O roteiro não é ruim, mas certamente pode ser melhorado, distanciando-se de algumas piadas e jogos de palavras que não ajudam no desenvolvimento do texto. Alexandre Azevedo é um ator que ainda pode amadurecer enquanto ator. Mas evidencia uma dedicação comovente ao trabalho e ao personagem. O que mais funciona no espetáculo, contudo, é o que parece ser chamado de “indumentária”, pela equipe, combinado com a cenografia: o uso de caixas de papelão, não apenas para marcar e definir os espaços cênicos, quanto para constituir eventuais figurinos ou adereços, como no caso do rei francês. A alternativa criada é profundamente criativa e o ponto alto de todo o espetáculo. Só isso já valeria como justificativa para se assistir ao trabalho.
Alexandre Azevedo está seguro em seu trabalho, mas lhe falta maior consistência de interpretação. Por vezes, o próprio texto acaba dificultando seu trabalho, ao escorregar para certos prosaísmos desnecessários, como se disse. O texto, feito na perspectiva de uma narrativa rememorativa da vida do personagem, leva-o claramente a uma preocupação didática quanto ao tema, o que deve ser menos enfatizado. É certo que desde Friedrich Schiller, no pré-Romantismo, o teatro tem esta preocupação educativa dos homens em sociedade. Mas é bom lembrar que também os gregos valorizavam esta mesma vocação para as artes. Paidéia, era como designavam a formação abrangente e extensiva do ser humano, para o que colaborava, dentre outras manifestações, o próprio teatro. Mas se lemos ou assistimos a uma tragédia daquela época, vemos que, acima de tudo, existe um enredo em desenvolvimento, uma narrativa que apresenta ações dramáticas a partir do que, então sim, chega-se a alguma “lição”. No caso do roteiro de Alexandre Azevedo e de Guadalupe Casal me parece que houve uma ênfase demasiada no aspecto educativo – aliás, esta mesma ênfase está explicitada em se declararem reiteradamente “educadores”, em todo o material promocional do espetáculo. O teatro precisa ter independência em relação à pedagogia. O teatro, como qualquer outra arte, primeiro, precisa ser ele mesmo para, a partir daí, exercer eventual função educativa. É aqui que “O espelho quebrado” fica a desejar.
Última observação: inteligente o título da obra.
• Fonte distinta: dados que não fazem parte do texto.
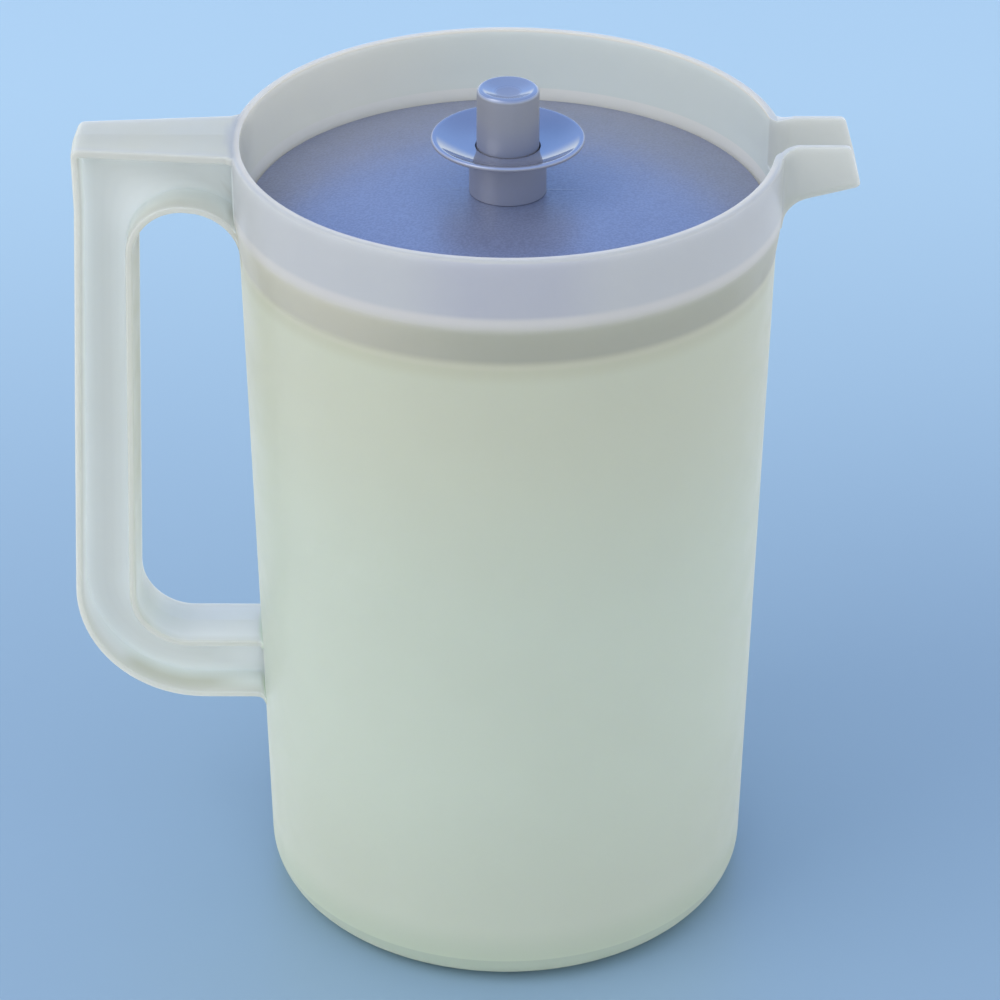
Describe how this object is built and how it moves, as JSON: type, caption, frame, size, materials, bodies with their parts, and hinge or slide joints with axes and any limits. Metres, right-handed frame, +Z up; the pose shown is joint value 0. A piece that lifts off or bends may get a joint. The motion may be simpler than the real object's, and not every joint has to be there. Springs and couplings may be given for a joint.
{
  "type": "pitcher",
  "caption": "Tall round plastic pitcher with a moulded handle and channel spout, closed by a recessed disc lid with a finger flange and push button.",
  "frame": {"origin": "centre of the flat underside, on the axis of the round body", "axes": "+Z up along the body's axis, +X towards the spout, -X towards the handle, the part is mirror-symmetric about the XZ plane"},
  "size_m": [0.2397, 0.1634, 0.2725],
  "materials": {
    "jug": "milky translucent, satin",
    "seal_disc": "fine matte grain",
    "grip_collar": "glossy dish on a satin neck",
    "retaining_ring": "satin",
    "push_button": "glossy dished top on satin sides",
    "expander": "satin"
  },
  "bodies": {
    "jug": {"jug": "jug"},
    "seal": {"seal_disc": "seal_disc", "grip_collar": "grip_collar", "retaining_ring": "retaining_ring"},
    "button": {"push_button": "push_button", "expander": "expander"}
  },
  "joints": [
    {"name": "seal_lift_off", "type": "slide", "parent": "jug", "child": "seal", "axis": [0, 0, 1], "range_m": [0, 0.06]},
    {"name": "button_press", "type": "slide", "parent": "seal", "child": "button", "axis": [0, 0, -1], "range_m": [0, 0.008], "stiffness_N_per_m": 1200, "springref_m": -0.0008}
  ]
}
Aliás, título que unifica todo o trabalho, inclusive a partir da trilha sonora que roda logo na abertura do espetáculo, e que fala num “homem íntegro”, conceito que, justamente, o texto dramático pretende denunciar e contestar.
Em síntese, com falhas, sim; mas excelente iniciativa, a evidenciar que ainda podemos fazer muito para discutir tais questões e que o teatro deve, sim, contribuir com tal debate, desde que não deixe de ser teatro, antes de tudo.